In my experience with drag artistry, I have made significant discoveries about myself. I know that my personality is so closely linked to my drag persona that what I present and who I am in the form of Tajma is a direct extension of my inspired intellect and my whole spirit.
As a kid I started playing clarinet at 9 years old, I was singing (loudly) in church, I was listening to all kinds of music (Mariah, Madonna, Mozart, and Motley Crue). This is when I fell in love with music. Not only was I in love with music, the sound, the feeling, the experience, but I was in love with musicians. The artists behind the music-making were UNTOUCHABLE gods among humans because I had no mental connection as to how they made the music happen. How did they make those sounds? How do the sounds make me feel so heightened? What is the artistic process by which they transform nothing into brain power, through instrument and voice, to make such brilliance? It must be what they call ART!

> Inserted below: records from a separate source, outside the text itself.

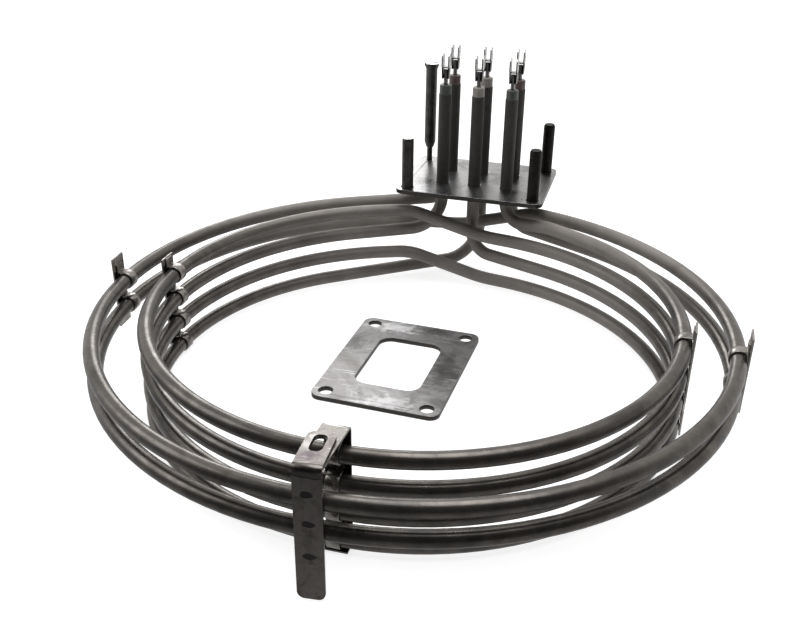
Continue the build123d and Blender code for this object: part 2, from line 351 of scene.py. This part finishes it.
@dataclass(frozen=True)
class SheetFinish:
    """Rolled sheet or strip: grain, clouds and scratches, with painted shade darkening its sides below the
    top.
    """

    name: str
    low: Colour
    high: Colour
    stain: Colour
    way: Way
    roughness: float
    clouds: float
    scratch: float
    turn: float = 0.0
    # Height of the top face; below it the colour turns to the side colour as painted shade.
    top: float = math.inf
    fade: tuple[float, float] = (0.0004, 0.0001)
    grain_scale: float = 2400.0
    mottle_scale: float = 420.0
    # Dark colour of the painted shade on the sides.
    side: Colour = (0.06, 0.056, 0.052)
    burnt: Colour = (0.02, 0.018, 0.02)
    scraped: Colour = (0.82, 0.82, 0.84)

    def build(self, stains: Sequence[Stain] = (), patches: Sequence[Patch] = ()) -> bpy.types.Material:
        """Makes the material.

        Args:
            stains: Middle, half extent and depth of each dark mark.
            patches: Middle, half extent, colour and weight of each cloudy patch.

        Returns:
            The material.
        """
        board = Board(self.name)
        cloud = board.noise(board.mapped(), self.clouds, 6.0, 0.62, 0.8)
        fine = board.noise(board.mapped(self.way.value, (0, 0, self.turn)), self.grain_scale, 4.0, 0.6)
        mottle = board.noise(board.mapped(), self.mottle_scale, 5.0, 0.6)
        colour = board.ramp(cloud, [(0.34, self.low), (0.52, self.high), (0.74, self.stain)])
        colour = board.mix(board.span(mottle, 0.45, 0.75, 0.0, 0.35), colour, self.low)
        for number, angle in enumerate(SCRATCH_WAYS):
            drawn = board.mapped(SCRATCH_STRETCH, (12.0 * number, 9.0, angle + self.turn))
            lines = board.noise(drawn, 1.0, 2.0, 0.4)
            thin = board.span(lines, 0.70, 0.73, 0.0, self.scratch, True)
            colour = board.mix(thin, colour, self.scraped)
        for centre, size, tint, weight in patches:
            patch = board.spot(centre, size, warp=0.5, core=0.1)
            colour = board.mix(board.maths("MULTIPLY", patch, weight), colour, tint)
        # Painted shade: everything below the top face fades to the dark side colour.
        if math.isfinite(self.top):
            start, end = (self.top - depth for depth in self.fade)
            face = board.span(board.axis_value("Z"), start, end, 0.0, 1.0)
            colour = board.mix(face, self.side, colour)
        normal = board.bump(fine, strength=0.10, distance=0.00005)
        normal = board.bump(cloud, strength=0.35, distance=0.0003, before=normal)
        for centre, size, depth in stains:
            mark = board.spot(centre, size, warp=0.18)
            colour = board.mix(board.maths("MULTIPLY", mark, depth), colour, self.burnt)
            around = board.maths("SUBTRACT", 1.0, mark)
            normal = board.bump(around, strength=0.5, distance=0.0003, before=normal)
        uneven = board.maths("ADD", cloud, board.maths("MULTIPLY", fine, 0.3))
        rough = board.span(uneven, 0.4, 0.95, self.roughness - 0.07, self.roughness + 0.13)
        return board.surface(colour, rough, normal)


@dataclass(frozen=True)
class BeadFinish:
    """Glazed or moulded bead that closes a lead end."""

    name: str
    colour: Colour
    speck: Colour
    cloud_scale: float = 420.0
    grain_scale: float = 2600.0

    def build(self) -> bpy.types.Material:
        """Makes the material."""
        board = Board(self.name)
        cloud = board.noise(board.mapped(), self.cloud_scale, 5.0, 0.6)
        fine = board.noise(board.mapped(), self.grain_scale, 3.0, 0.6)
        colour = board.ramp(cloud, [(0.35, self.colour), (0.75, self.speck)])
        rough = board.span(cloud, *MIDDLE, 0.35, 0.55)
        normal = board.bump(fine, strength=0.2, distance=0.00008)
        return board.surface(colour, rough, normal, metallic=0.0, coat=0.15)


@dataclass(frozen=True)
class TurnedFinish:
    """Turned or threaded steel, with a fine rough skin."""

    name: str
    low: Colour
    high: Colour
    roughness: float
    grain: float = 0.3
    tip: float = math.inf
    fade: tuple[float, float] = (0.0003, 0.0001)
    skin_scale: float = 1400.0
    cloud_scale: float = 180.0
    bright: Colour = (0.86, 0.86, 0.85)

    def build(self) -> bpy.types.Material:
        """Makes the material, with a bright face above the height of its tip."""
        board = Board(self.name)
        rough_skin = board.noise(board.mapped(), self.skin_scale, 5.0, 0.65)
        cloud = board.noise(board.mapped(), self.cloud_scale, 5.0, 0.6)
        blend = board.maths("MULTIPLY", board.maths("ADD", rough_skin, cloud), 0.5)
        colour = board.ramp(blend, [(0.38, self.low), (0.62, self.high)])
        if math.isfinite(self.tip):
            start, end = (self.tip - depth for depth in self.fade)
            face = board.span(board.axis_value("Z"), start, end, 0.0, 1.0)
            colour = board.mix(face, colour, self.bright)
        rough = board.span(rough_skin, *MIDDLE, self.roughness - 0.08, self.roughness + 0.12)
        normal = board.bump(rough_skin, strength=self.grain, distance=0.00012)
        return board.surface(colour, rough, normal)


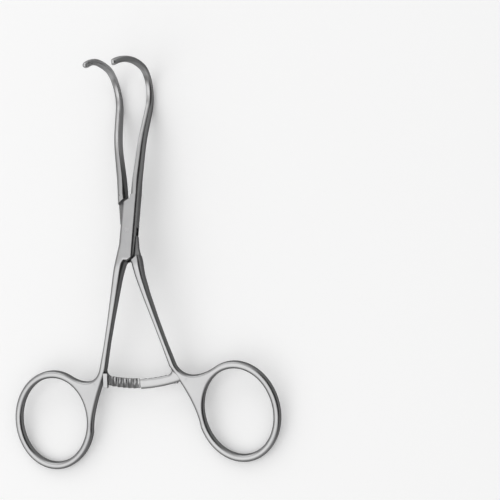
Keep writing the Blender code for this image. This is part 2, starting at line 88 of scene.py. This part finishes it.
paper.node_tree.links.new(whitening.outputs[0], paper.node_tree.nodes["Principled BSDF"].inputs["Emission Strength"])
plain_sheet("floor", 4.0, Matrix.Translation((0, 0, -0.0002))).data.materials.append(paper)

# Studio: an even pale room, a wide soft lamp overhead to the left, and a dark card that only
# the steel's reflections see, as it is set up beside polished tools.
world = bpy.data.worlds.new("pale_room")
bpy.context.scene.world = world
world.use_nodes = True
sky_nodes, sky_links = world.node_tree.nodes, world.node_tree.links
direction = sky_nodes.new("ShaderNodeTexCoord")
height_of = sky_nodes.new("ShaderNodeSeparateXYZ")
room_glow = sky_nodes.new("ShaderNodeValToRGB")
sky_links.new(direction.outputs["Generated"], height_of.inputs["Vector"])
sky_links.new(height_of.outputs["Z"], room_glow.inputs["Fac"])
sky_links.new(room_glow.outputs["Color"], sky_nodes["Background"].inputs["Color"])
glow_steps = room_glow.color_ramp.elements
for position, glow in ((0.0, 0.26), (0.35, 0.42), (0.7, 0.74), (1.0, 1.0)):
    step = glow_steps[0] if position == 0.0 else glow_steps[-1] if position == 1.0 else glow_steps.new(position)
    step.position = position
    step.color = (glow, glow, glow, 1.0)
sky_nodes["Background"].inputs["Strength"].default_value = 1.0


def soft_lamp(name, size, watts, place, aim):
    lamp = bpy.data.lights.new(name, "AREA")
    lamp.shape = "RECTANGLE"
    lamp.size, lamp.size_y = size
    lamp.energy = watts
    holder = bpy.data.objects.new(name, lamp)
    holder.location = place
    holder.rotation_euler = (Vector(aim) - Vector(place)).to_track_quat("-Z", "Y").to_euler()
    bpy.context.scene.collection.objects.link(holder)


soft_lamp("overhead_lamp", (0.9, 1.2), 2.2, (-0.33, -0.3, 0.85), (0, 0, 0))
soft_lamp("far_lamp", (0.8, 0.6), 1.5, (-0.36, 0.86, 0.52), (0, 0.05, 0))

card_black = bpy.data.materials.new("card_black")
card_black.use_nodes = True
card_black.node_tree.nodes["Principled BSDF"].inputs["Base Color"].default_value = (0.01, 0.01, 0.01, 1)
card_black.node_tree.nodes["Principled BSDF"].inputs["Roughness"].default_value = 1.0
card_black.node_tree.nodes["Principled BSDF"].inputs["Specular IOR Level"].default_value = 0.0
beside = Matrix.Translation((0.55, 0, 0.6)) @ Matrix.Rotation(math.radians(90), 4, "Y")
card = plain_sheet("right_card", 0.6, beside)
card.data.materials.append(card_black)
card.visible_camera = False
card.visible_diffuse = False
card.visible_shadow = False

# Box half: the forging with the slotted lock, the left ring and the right jaw. Stainless steel,
# drop forged, ground and satin finished; the lower arm of the ratchet springs from its shank.
MM = 0.001
hinge = frame["joints"][0]
out_of_lock = Vector(hinge["axis"]).normalized()
lock_across = Vector((1, 0, 0))
lock_place = Matrix((lock_across, out_of_lock.cross(lock_across), out_of_lock)).transposed().to_4x4()
lock_place = Matrix.Translation(hinge["pos_m"]) @ lock_place @ Matrix.Scale(MM, 4)
HALF_OPENING = math.radians(4.6)
LOCK_THICKNESS = 5.0
SEAM_DISTANCE = 8.7
SEAM_SLOPE = math.radians(35)
SEAM_REACH = SEAM_DISTANCE / math.cos(SEAM_SLOPE)
JAW_START = SEAM_REACH + 1.4
ARM_RADIUS = 51.2
ARM_LINE = -0.1 + 0.195 * ARM_RADIUS
HANDLE_BEND = math.radians(16.7)
BEND_LENGTH = 6.2


def between(rows, distance):
    """Sizes at a distance, read between the rows that the forging was measured at."""
    low = rows[0]
    for high in rows[1:]:
        if distance <= high[0]:
            share = max(distance - low[0], 0.0) / (high[0] - low[0])
            return [a + (b - a) * share for a, b in zip(low[1:], high[1:])]
        low = high
    return list(rows[-1][1:])


# width of the box half's shank, of the tongue half's, and how far the latter sits nearer the middle
SHANK_ROWS = ((SEAM_REACH, 3.3, 3.15, 0.0), (15.9, 2.9, 2.6, 0.35), (21.9, 2.5, 2.2, 0.6),
              (29.9, 2.05, 1.85, 0.7), (37.9, 1.85, 1.7, 0.65), (ARM_RADIUS - 4.9, 2.3, 2.1, 0.5))
FORGING_THICKNESS = ((JAW_START, LOCK_THICKNESS), (15.9, 4.3), (21.9, 3.7), (29.9, 3.2), (37.9, 3.0))
# distance, rounding of the box half's long edges, of the tongue half's
ROUNDING = ((2.4, 1.15, 0.75), (SEAM_REACH, 1.1, 1.0), (21.9, 0.85, 0.8), (29.9, 0.75, 0.72), (37.9, 0.7, 0.68),
            (ARM_RADIUS - 4.9, 0.9, 0.9), (ARM_RADIUS + 2, 1.12, 1.12))
WIDEST_ROUNDING = 1.15
RINGS = {"box": (17.5, -13.85, 24.0, 29.2, 0.1, 0.0), "tongue": (18.1, -12.9, 23.1, 28.8, 1.1, 0.9)}
RING_BAND = 2.4
RING_LEAN = math.radians(3)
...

Once I became engrossed in making my own music, I understood a bit more. I came to understand how making sounds made me feel and how it made an audience feel. Even though it was not always good, I was beginning to sense what it was like to produce art and I was becoming an artist with an artistic process. My process became the way I could keep or tell secrets about my life, and it has been that way ever since.
I followed my music instincts through school and ended up with an education in music that showed me countless artists that expanded the definition of artist. In depth, I studied performers, composers, their works, theory, music history, and played with young artists that were just like me in aspiration. We learned our crafts through diligent practice and performance but also learned what it is to cultivate a standard for ourselves as artists. We wanted to make art out of what we were as people and what we were experiencing.
Later, I came to know drag artists and I, like so many before, began exploring that vast and FABULOUS world. I found that my connection to it was beyond the love of sequins and spotlights--it was the artistic experience. It was expressing my life through the art of drag. It wasn't until later that I realized the attachment I had to my drag was because it was, like my music, a spiritual outgrowth of my personality. I had engrossed myself so much in my expression and presence as a drag artist, that it became my life. In that time, I recalled being a 9-year-old feeling joy and purpose each time I played my clarinet. And because of it, my clarinet artistry has been elevated to more than I could have imagined.
I'm telling you this because there is no exacting way to become an artist or make art. There are countless ways, and they depend on YOUR love of YOUR art. I may not be the only principal-seated, nationally-titled, clarinet-playing drag performer on their way to Miss Gay America that you know, but I love my art and that makes me an artist.
In your search for what you want to make your art, consider some words that I have found to be a guide for me: “An artist is NEVER REQUIRED to consider their audience, only their own heart.” It can be a goal to make an impression and/or reaction with your art but nothing about artistry demands the presence of an audience or its response. I encourage you to own your artistic standards. They will elevate your power as an artist, mold your intellect with your inspiration, and legitimize your art in the heart of your most important audience--yourself.